While the PGL contemplates no incumbrance or liens on JAA's fee simple title to the land, [n.17] loans to Majestic in connection with its development of commercial facilities and improvements on the land "may be secured by a mortgage or deed of trust encumbering the leasehold estate" created by the PGL. If the leasehold interest is foreclosed upon by a Majestic lender, revenue rent may be abated.


Thus, Majestic's lenders may foreclose on its leasehold interest, and the foreclosing lenders will step into Majestic's shoes, assuming a preferred position, with its debt being repaid prior to maintenance expenses, and prior to the determination of net revenue to be shared with the Authority.



[N.17.] The cost to Majestic of bonding against or discharging a lien on the fee is treated as a "project cost" and reimbursed out of gross revenues before the split distribution of net revenues, or "revenue rent" to the Authority.




All improvements and buildings constructed on the premises by Majestic are owned by Majestic until the expiration or termination of the PGL. At termination of the PGL, Majestic will leave the premises and title and ownership in the buildings and other improvements to the property will pass to JAA.

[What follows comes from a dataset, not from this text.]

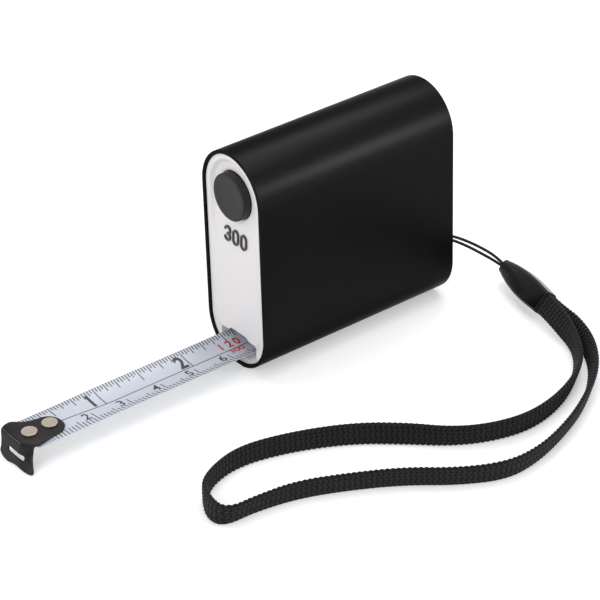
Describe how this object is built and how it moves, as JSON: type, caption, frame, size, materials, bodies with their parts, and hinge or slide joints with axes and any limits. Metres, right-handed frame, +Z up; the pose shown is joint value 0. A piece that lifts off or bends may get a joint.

If Majestic defaults on the PGL by failing to pay rent, or abandoning the premises or failing to fulfill other terms and conditions set forth in the agreement, JAA may pursue all rights in law and equity. Any money judgment in favor of JAA resulting from default by Majestic "shall not exceed an amount equal to the fair market value of [Majestic's] interest in the Premises," subject to several exceptions, including when Majestic "intentionally commits waste on the Premises."


Id. at 707-11 (citations and footnote omitted).